EXTRACTED INFORMATION -
****************
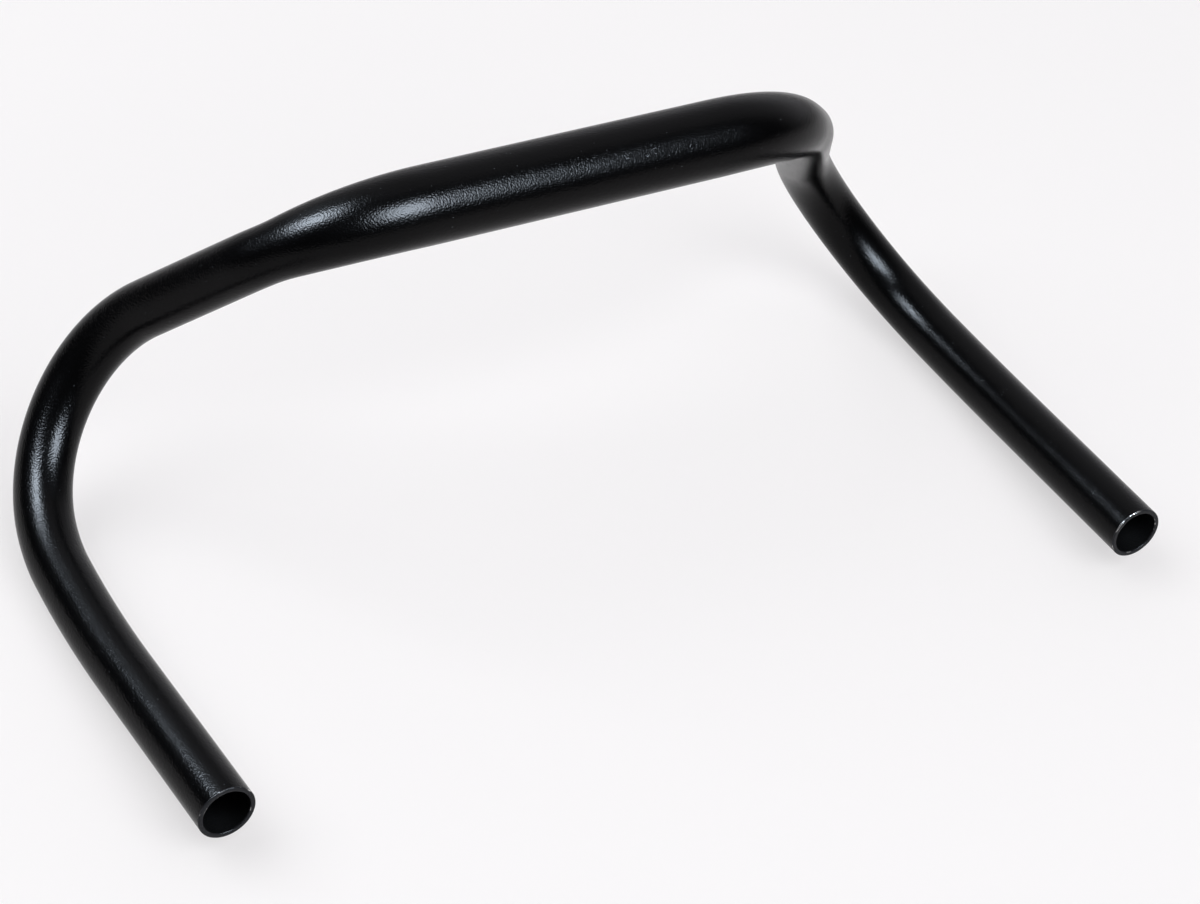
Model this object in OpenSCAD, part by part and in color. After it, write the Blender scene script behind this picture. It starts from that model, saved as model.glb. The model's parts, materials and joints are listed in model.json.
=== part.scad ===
// Drop handlebar for riding off road, made from one round tube. The tube is fat in the middle,
// where the stem holds it, and is swaged down to the size that grips and levers clamp on.
// Each side bends forwards, runs down a short ramp, hooks round below and ends in a long,
// straight, open drop.
//
// It is drawn as it lies on a table, on the undersides of its two hooks and drops. The origin is
// the middle of the clamp. X runs along the clamp, Y points forwards and Z points up.

/* [Tube] */
// Diameter of the bulge that the stem clamps
clamp_d = 31.8; // [25.4:0.1:35]
// Diameter of the ramps, hooks and drops
grip_d = 23.8; // [19:0.1:25]
// Wall of the tube, the same all along
wall = 2; // [1.2:0.1:3]
// Chamfer on both edges of each cut end
end_chamfer = 0.4; // [0.1:0.1:0.8]

/* [Bulge] */
// Length of the bulge at its full diameter
clamp_len = 128; // [60:1:130]
// Length of the taper, measured along the tube, from the bulge down to the grip diameter
taper_len = 71; // [40:1:76]
// Share of the taper over which its slope builds up; a short fillet ends it
taper_onset = 0.85; // [0.2:0.05:0.9]

/* [Tops] */
// Length of the straight middle, from bend to bend
middle_len = 140; // [130:1:200]
// Radius of the bend that turns each side forwards, at the middle of the tube
top_radius = 70; // [60:1:120]
// Angle of that bend
top_angle = 62.5; // [40:0.5:80]
// Length of the straight ramp between the top bend and the hook
ramp_len = 53; // [20:1:90]

/* [Hooks] */
// How far each hook's plane leans outwards from square to the tops
flare = 22; // [0:0.5:40]
// Radius of the hook, at the middle of the tube
hook_radius = 61; // [45:1:90]
// Angle of the hook
hook_angle = 104.5; // [80:0.5:120]
// Radius of the wider bend that follows the hook
tail_radius = 85; // [70:1:150]
// Angle of that wider bend
tail_angle = 15.5; // [5:0.5:30]
// Radius of the slight sweep that leads into the drop
sweep_radius = 500; // [200:10:900]
// Angle of that sweep
sweep_angle = 7; // [1:0.5:12]
// Length of the straight drop, up to the cut end
drop_len = 87; // [60:1:140]

/* [Stance] */
// How far the tops tip down towards the front as the bar lies on its hooks and drops
tops_pitch = 53; // [30:1:70]

/* [Hidden] */
clamp_r = clamp_d / 2;
grip_r = grip_d / 2;
// The taper begins this far before the top bend
taper_lead = (middle_len - clamp_len) / 2;
// Bends, as [radius, angle], of the two stretches that are joined ring to ring: the top bend, which
// is tapered too, and the run out of the hook into the drop
top_bend = [[top_radius, top_angle]];
run_out = [[tail_radius, tail_angle], [sweep_radius, sweep_angle]];
// Facets round those stretches, and the turn from ring to ring, outside and in the bore
outer_sides = 40;
outer_turn = 3.5;
bore_sides = 28;
bore_turn = 5;
// They run this far over the plain stretches at their ends, and stand a hair proud of them, so that
// all the stretches join as one solid
seat = 1;
hair = 0.04;
// The bore runs this far out past the cut end
overrun = 2;
$fn = 96;

function arc_len(bend) = bend[0] * bend[1] * PI / 180;
function path_len(path, k = 0) = k == len(path) ? 0 : arc_len(path[k]) + path_len(path, k + 1);

// Centre line at s along a path of bends, as [x, z, turn]. It starts along Z and bends towards X.
// It is straight before the first bend and past the last one.
function along(path, s, k = 0, at = [0, 0, 0]) =
    s <= 0 || k == len(path) ? [at[0] + s * sin(at[2]), at[1] + s * cos(at[2]), at[2]] :
    let (radius = path[k][0],
         to = at[2] + min(s / arc_len(path[k]), 1) * path[k][1],
         there = [at[0] + radius * (cos(at[2]) - cos(to)), at[1] + radius * (sin(to) - sin(at[2])), to])
    s <= arc_len(path[k]) ? there : along(path, s - arc_len(path[k]), k + 1, there);

// Places for the rings along a path: even in each bend, with one at each end of every bend
function ring_places(path, turn, k = 0, from = 0) =
    k == len(path) ? [from] :
    let (n = ceil(path[k][1] / turn))
    concat([for (i = [0 : n - 1]) from + i * arc_len(path[k]) / n],
           ring_places(path, turn, k + 1, from + arc_len(path[k])));

// Share of the taper's drop in radius that is reached at u, from 0 to 1 along the taper. The slope
// grows evenly up to the onset, and then falls evenly to nothing.
function taper_share(u) =
    u <= 0 ? 0 :
    u >= 1 ? 1 :
    u < taper_onset ? u * u / taper_onset :
    1 - (1 - u) * (1 - u) / (1 - taper_onset);

// Radius of the tube's outside at s, measured from the start of the top bend
function swage_radius(s) = clamp_r - (clamp_r - grip_r) * taper_share((s + taper_lead) / taper_len);

// A round bar joined ring to ring along a path. Each ring's flats stand a hair proud of the radius
// given for its place.
module ringed_bar(path, places, radii, sides) {
    rings = len(places) - 1;
    points = [
        for (i = [0 : rings])
            let (c = along(path, places[i]), r = (radii[i] + hair) / cos(180 / sides))
            for (j = [0 : sides - 1])
                let (t = j * 360 / sides)
                [c[0] + r * cos(t) * cos(c[2]), r * sin(t), c[1] - r * cos(t) * sin(c[2])]
    ];
    walls = [
        for (i = [0 : rings - 1], j = [0 : sides - 1])
            let (a = i * sides + j, b = i * sides + (j + 1) % sides)
            each [[a, a + sides, b], [b, a + sides, b + sides]]
    ];
    caps = [
        [for (j = [0 : sides - 1]) j],
        [for (j = [sides - 1 : -1 : 0]) rings * sides + j]
    ];
    polyhedron(points, concat(walls, caps), convexity = 4);
}

// The tapered lead and top bend. A taper that is longer than both runs on along the ramp.
module swaged_bend(inset, sides, turn) {
    bend_end = path_len(top_bend);
    taper_end = max(bend_end, taper_len - taper_lead);
    places = concat(
        [-taper_lead - seat, -taper_lead],
        ring_places(top_bend, turn),
        taper_end > bend_end ? [for (i = [1 : 4]) bend_end + i * (taper_end - bend_end) / 4] : [],
        [taper_end + seat]
    );
    ringed_bar(top_bend, places, [for (s = places) swage_radius(s) - inset], sides);
}

// The run out of the hook into the drop, with the children at its far end
module run_out_bend(inset, sides, turn) {
    places = concat([-seat], ring_places(run_out, turn), [path_len(run_out) + seat]);
    ringed_bar(run_out, places, [for (s = places) grip_r - inset], sides);
    after_bend(tail_radius, tail_angle)
        after_bend(sweep_radius, sweep_angle)
            children();
}

// Moves the children to the far end of a straight length along Z
module after_straight(length) {
    translate([0, 0, length]) children();
}

// Moves the children to the far end of a bend from Z towards X
module after_bend(radius, angle) {
    translate([radius * (1 - cos(angle)), 0, radius * sin(angle)])
        rotate([0, angle, 0])
            children();
}

// A straight round rod along Z, with the children at its far end
module rod(length, r) {
    cylinder(h = length, r = r);
    after_straight(length) children();
}

// A round rod bent from Z towards X, with the children at its far end
module bent_rod(radius, angle, r) {
    translate([radius, 0, 0])
        rotate([90, 0, 180])
            rotate_extrude(angle = angle)
                translate([radius, 0])
                    circle(r = r);
    after_bend(radius, angle) children();
}

// The last stretch before the cut end. The outside loses a chamfer there, and the bore gains one
// and runs out past the face.
module cut_end(inset) {
    r = grip_r - inset;
    rod(drop_len - end_chamfer, r)
        if (inset == 0) {
            cylinder(h = end_chamfer, r1 = r, r2 = r - end_chamfer);
        } else {
            cylinder(h = end_chamfer, r1 = r, r2 = r + end_chamfer);
            after_straight(end_chamfer) cylinder(h = overrun, r = r + end_chamfer);
        }
}

// One side of the bar from the end of the bulge outwards, in the order in which the tube is bent,
// as a solid whose surface is the given inset below the tube's outside
module side(inset, sides, turn) {
    translate([clamp_len / 2 + taper_lead, 0, 0])
        rotate([90, 0, 90]) {
            swaged_bend(inset, sides, turn);
            after_bend(top_radius, top_angle)
                rotate([0, 0, -90 - flare])
                    rod(ramp_len, grip_r - inset)
                        bent_rod(hook_radius, hook_angle, grip_r - inset)
                            run_out_bend(inset, sides, turn)
                                cut_end(inset);
        }
}

// The whole bar as a solid, with its surface the given inset below the tube's outside
module bar(inset, sides, turn) {
    rotate([0, 90, 0]) cylinder(h = clamp_len, r = clamp_r - inset, center = true);
    for (left = [0, 1])
        mirror([left, 0, 0]) side(inset, sides, turn);
}

module handlebar() {
    color("#1c1d20")
        rotate([-tops_pitch, 0, 0])
            difference() {
                bar(0, outer_sides, outer_turn);
                bar(wall, bore_sides, bore_turn);
            }
}

handlebar();
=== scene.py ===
"""A drop handlebar for riding off road, in satin black, lying on a pale floor in soft studio light."""

import json
import math

import bpy
import numpy as np
from mathutils import Matrix, Vector


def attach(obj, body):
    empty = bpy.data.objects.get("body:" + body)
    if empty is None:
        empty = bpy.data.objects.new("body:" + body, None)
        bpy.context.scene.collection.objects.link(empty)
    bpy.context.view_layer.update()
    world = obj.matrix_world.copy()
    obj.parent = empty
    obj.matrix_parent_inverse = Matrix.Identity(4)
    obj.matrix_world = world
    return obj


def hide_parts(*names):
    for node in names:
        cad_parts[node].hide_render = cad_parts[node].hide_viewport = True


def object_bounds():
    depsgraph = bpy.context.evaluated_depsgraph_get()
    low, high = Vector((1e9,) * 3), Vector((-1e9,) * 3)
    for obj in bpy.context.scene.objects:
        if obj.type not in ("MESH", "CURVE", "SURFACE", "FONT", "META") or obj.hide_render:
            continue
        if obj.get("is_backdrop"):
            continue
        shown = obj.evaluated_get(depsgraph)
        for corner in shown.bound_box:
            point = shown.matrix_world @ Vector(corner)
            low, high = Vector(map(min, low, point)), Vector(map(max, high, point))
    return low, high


bl_info = {
    "name": "Drop handlebar",
    "version": (1, 0, 0),
    "blender": (4, 5, 0),
    "location": "View3D > Sidebar > Handlebar",
    "description": "Builds a bent and swaged bar tube around its packed frame, with its stage",
    "category": "Add Mesh",
}

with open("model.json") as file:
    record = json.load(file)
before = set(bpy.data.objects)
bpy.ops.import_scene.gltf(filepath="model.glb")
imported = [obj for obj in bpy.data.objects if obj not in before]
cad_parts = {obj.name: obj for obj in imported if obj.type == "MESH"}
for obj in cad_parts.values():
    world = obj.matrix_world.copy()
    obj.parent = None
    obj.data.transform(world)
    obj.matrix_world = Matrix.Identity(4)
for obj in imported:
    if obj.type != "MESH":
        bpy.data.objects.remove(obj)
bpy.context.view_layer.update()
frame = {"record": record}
MOUNTS = {mount["name"]: mount for mount in frame["record"]["mounts"]}


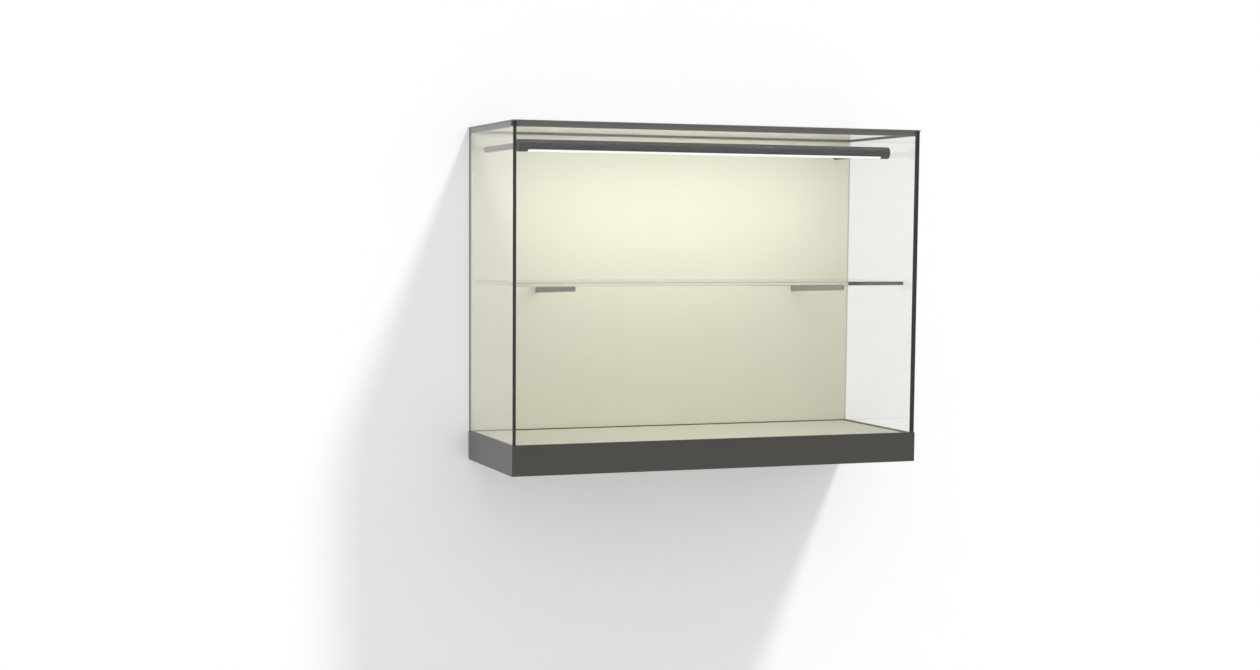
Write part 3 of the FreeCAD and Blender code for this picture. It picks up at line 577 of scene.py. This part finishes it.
def silicone(name, colour):
    recipe = new_recipe(name)
    skin = noise(recipe, SKIN_PER_METRE)
    rubber = recipe.node("BsdfPrincipled", (), {
        "Base Color": two_tone(recipe, skin, shade_of(colour, 0.8), shade_of(colour, 1.2)),
        "Roughness": skin * SKIN_POLISH + SKIN_ROUGHNESS,
        "Normal": bumped(recipe, skin, strength=0.1, distance=SKIN_DEPTH),
    })
    return recipe.finish(rubber)


black_silicone = silicone("black_silicone", (0.017, 0.017, 0.017))
edge_rubber = silicone("edge_rubber", (0.012, 0.012, 0.012))
clear_rubber = silicone("clear_rubber", (0.76, 0.76, 0.73))
# painted shade: the dark grey of the strip on the shelf's right end
end_shade_paint = silicone("end_shade_paint", (0.055, 0.055, 0.055))


def corner_bead(side):
    low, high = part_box("corner_seal_left")
    half = front_low.x - low.x + BITE
    inner_x, inner_back = low.x + thickness, low.y + thickness
    plan = [(low.x, low.y), (low.x + half, low.y), (inner_x + half, inner_back),
            (inner_x, inner_back), (inner_x, inner_back + half), (low.x, low.y + half)]
    return prism("bead_" + side, mirrored(plan, side), foot, top, black_silicone)


for side in SIDES:
    hood_piece(corner_bead(side), "corner_seal_" + side)
dress(black_silicone, "top_glazing_seal", "setting_blocks", "supply_grommet")
print("beads in", len(SIDES), "corners")

# %% [markdown]
# ## Strips on the bare edges
#
# The back edge of each side pane meets the wall through a rubber strip that grips the glass. The left
# strip is dark and draws the thin line at the case's left outline; the right one is clear. A dark grey
# strip on the right end of the shelf, reaching a little way round its rear corner, is painted shade: the
# front edge shows it from within as a dark band. Each strip bites a little into its glass, as the beads
# do.

# %% Edge strips
GRIP = 3.0 * MM
STRIP_THICKNESS = 0.8 * MM
STRIP_RETURN = 19.0 * MM


def rear_strip(side, rubber):
    low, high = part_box("left_pane")
    wall_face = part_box("rear_seals")[1].y
    plan = rectangle((low.x + AIR / 2, high.x - AIR / 2), (high.y - GRIP, wall_face))
    return prism("rear_strip_" + side, mirrored(plan, side), foot, top, rubber)


# painted shade: a dark grey strip on the shelf's right end and round its rear corner, which the front
# edge shows from within as a dark band
def shelf_shade_strip():
    low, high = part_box("glass_shelf")
    inner_x, outer_x = high.x - BITE, high.x + STRIP_THICKNESS
    inner_y, outer_y = high.y - BITE, high.y + STRIP_THICKNESS
    return_x = high.x - STRIP_RETURN
    plan = [(inner_x, low.y + BITE), (outer_x, low.y + BITE), (outer_x, outer_y),
            (return_x, outer_y), (return_x, inner_y), (inner_x, inner_y)]
    return prism("shelf_shade_strip", plan, low.z + BITE, high.z - BITE, end_shade_paint)


for side, rubber in (("left", edge_rubber), ("right", clear_rubber)):
    hood_piece(rear_strip(side, rubber), "rear_seals")
shade_piece = shelf_shade_strip()
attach(shade_piece, "wall_unit")
print("shelf end strip", round(STRIP_THICKNESS / MM, 1), "mm thick")

# %% [markdown]
# ## The glue behind the top frame
#
# The top frame is glued to the inside of the panes. Glue closes the gap of air, so only the outer face
# of the pane still mirrors the room and the frame looks dark through it. A thin film in the top bars'
# paint, bitten into the pane, does the same; that paint is painted lighter, which is painted light.

# %% Glued faces
FILM_THICKNESS = 0.3 * MM


def glue_film(name, x_range, y_range, z_range):
    film = prism(name, rectangle(x_range, y_range), *z_range, lightened_band_coat)
    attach(film, "hood")


def glue_films():
    low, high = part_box("top_bar_front")
    heights = (low.z, top - AIR)
    face_y = inner_y - BITE
    glue_film("glue_film_front", (low.x, high.x), (face_y, face_y + FILM_THICKNESS), heights)
    for side, sign in (("left", -1), ("right", 1)):
        bar_low, bar_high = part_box("top_bar_" + side)
        face_x = sign * (-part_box("left_pane")[1].x + AIR + BITE)
        x_range = sorted((face_x, face_x - sign * FILM_THICKNESS))
        glue_film("glue_film_" + side, x_range, (bar_low.y, bar_high.y), heights)


glue_films()
print("glue films", round(FILM_THICKNESS / MM, 1), "mm thick")

# %% [markdown]
# ## The light tube
#
# An opal lens closes the underside of the tube. It has to light the back board warmly, but a lens as
# bright as that would leave streaks in every pane. So the lens sends its full light to matt surfaces,
# and shows itself to the camera and in reflections as plain white.
#
# A showcase light is made to wash the back board rather than the visitor. The lens is rounded, so its
# rear flank faces the board, and we make that flank the brighter one. The lens's own normal tells the
# shader how far each point leans back, and the cube of it keeps the extra light on the flank.

# %% Light lens
LENS_LIGHT = 21.0
FLANK_LIGHT = 95.0
LENS_SEEN = 1.05
WARM_WHITE = (1.0, 0.985, 0.95)


def leaning_back(recipe):
    """One at the rear flank of the lens and nothing from its middle to the front."""
    low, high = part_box("light_lens")
    housing_low, housing_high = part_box("light_housing")
    steepest = (high.y - low.y) / (housing_high.y - housing_low.y)
    normal = recipe.node("TexCoord", (), (), "Normal")
    lean = recipe.node("SeparateXYZ", (), {"Vector": normal}, "Y") * (1 / steepest)
    return lean * lean * lean


def glowing_opal():
    recipe = new_recipe("glowing_opal")
    even = recipe.node("Emission", (), {"Color": rgba(WARM_WHITE), "Strength": LENS_LIGHT})
    flank = recipe.node("Emission", (), {"Color": rgba(WARM_WHITE), "Strength": FLANK_LIGHT})
    working = recipe.node("MixShader", (), {0: leaning_back(recipe), 1: even, 2: flank})
    looked_at = recipe.node("Emission", (), {"Color": rgba([1.0] * 3), "Strength": LENS_SEEN})
    seen = any_ray(recipe, *LOOKING)
    return recipe.finish(recipe.node("MixShader", (), {0: seen, 1: working, 2: looked_at}))


dress(glowing_opal(), "light_lens")
lens_low, lens_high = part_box("light_lens")
print("lens length", round(lens_high.x - lens_low.x, 3), "m")

# %% [markdown]
# ## Zinc, nickel and brass
#
# The hidden metal shows when the hood is pulled out and from below: zinc plated sheet and runners,
# nickel plated screws, and two nickel plated locks with brass plugs. Plated sheet has a fine grain
# along its rolling direction, so its noise is stretched along X. The plating itself clouds in patches
# as wide as a hand, so a second, broad noise changes both the shade and the polish.

# %% Plated metals
GRAIN_PER_METRE, CLOUDS_PER_METRE = 700.0, 16.0
ROLLED = (0.06, 1.0, 1.0)
GRAIN_SHARE, CLOUD_SHARE = 0.4, 0.6
CLOUD_SHADES = (0.72, 1.20)
GRAIN_POLISH, CLOUD_POLISH = 0.2, 0.3


def plated(name, colour, roughness):
    recipe = new_recipe(name)
    grain = noise(recipe, GRAIN_PER_METRE, 3.0, ROLLED)
    clouding = noise(recipe, CLOUDS_PER_METRE, 5.0)
    mask = grain * GRAIN_SHARE + clouding * CLOUD_SHARE
    low, high = [shade_of(colour, shade) for shade in CLOUD_SHADES]
    metal = recipe.node("BsdfPrincipled", (), {
        "Base Color": two_tone(recipe, mask, low, high),
        "Metallic": 1.0,
        "Roughness": grain * GRAIN_POLISH + clouding * CLOUD_POLISH
                     + (roughness - (GRAIN_POLISH + CLOUD_POLISH) / 2),
        "Normal": bumped(recipe, grain, strength=0.05, distance=PEEL_DEPTH),
    })
    return recipe.finish(metal)


zinc = plated("zinc", (0.58, 0.59, 0.60), 0.42)
nickel = plated("nickel", (0.66, 0.65, 0.62), 0.22)
brass = plated("brass", (0.72, 0.56, 0.26), 0.28)

runner_parts = ["runner_%s_%s" % (part, side) for part in ("fixed", "middle", "moving", "carrier")
                for side in SIDES]
zinc_parts = ["back_plate", "deck_bearers", *runner_parts, *["lock_cam_" + side for side in SIDES]]
dress(zinc, *zinc_parts)
dress(nickel, "runner_screws", "carrier_screws", "tray_screws", "bracket_screws",
      *["lock_barrel_" + side for side in SIDES])
dress(brass, *["lock_plug_" + side for side in SIDES])
print("zinc on", len(zinc_parts), "parts")

# %% [markdown]
# ## Moulded plastic
#
# The runners' glides are acetal, the shelf stands on soft clear pads, and the lamp's board, driver and
# flat cable are white. Moulded plastic is smooth with a fine spark texture from its tool, which a noise
# as fine as the peel of the paint gives, and its colour drifts a little over a hand's width.

# %% Plastics
SPARK_PER_METRE, DRIFT_PER_METRE = 1500.0, 30.0
SPARK_POLISH = 0.1
SPARK_DEPTH = 0.05 * MM


def moulded(name, colour, roughness):
    recipe = new_recipe(name)
    grain = noise(recipe, SPARK_PER_METRE)
    broad = noise(recipe, DRIFT_PER_METRE)
    plastic = recipe.node("BsdfPrincipled", (), {
        "Base Color": two_tone(recipe, broad, shade_of(colour, 0.96), colour),
        "Roughness": grain * SPARK_POLISH + (roughness - SPARK_POLISH / 2),
        "Normal": bumped(recipe, grain, strength=0.06, distance=SPARK_DEPTH),
    })
    return recipe.finish(plastic)


acetal = moulded("acetal", (0.82, 0.82, 0.79), 0.4)
clear_pad = moulded("clear_pad", (0.70, 0.72, 0.70), 0.35)
white_board = moulded("white_board", (0.80, 0.80, 0.77), 0.5)

dress(acetal, *["runner_glides_" + side for side in SIDES])
dress(clear_pad, "shelf_pads")
dress(white_board, "led_board", "led_driver", "supply_ribbon")
print("finishes made:", len(bpy.data.materials))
****************
THE PROBLEM - Return exactly the opening lines of the listing above, ending with the line that has "Z points up.".

REPLY -
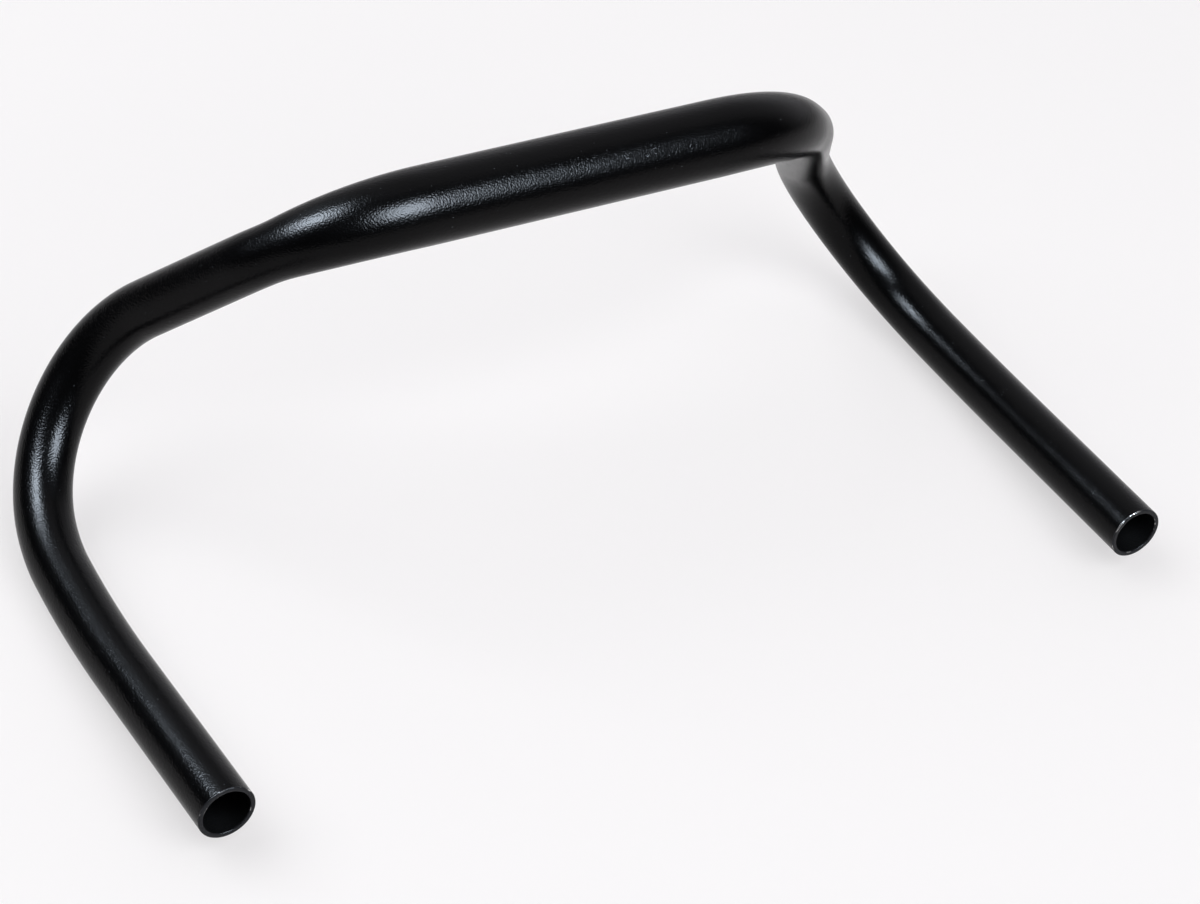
Model this object in OpenSCAD, part by part and in color. After it, write the Blender scene script behind this picture. It starts from that model, saved as model.glb. The model's parts, materials and joints are listed in model.json.
=== part.scad ===
// Drop handlebar for riding off road, made from one round tube. The tube is fat in the middle,
// where the stem holds it, and is swaged down to the size that grips and levers clamp on.
// Each side bends forwards, runs down a short ramp, hooks round below and ends in a long,
// straight, open drop.
//
// It is drawn as it lies on a table, on the undersides of its two hooks and drops. The origin is
// the middle of the clamp. X runs along the clamp, Y points forwards and Z points up.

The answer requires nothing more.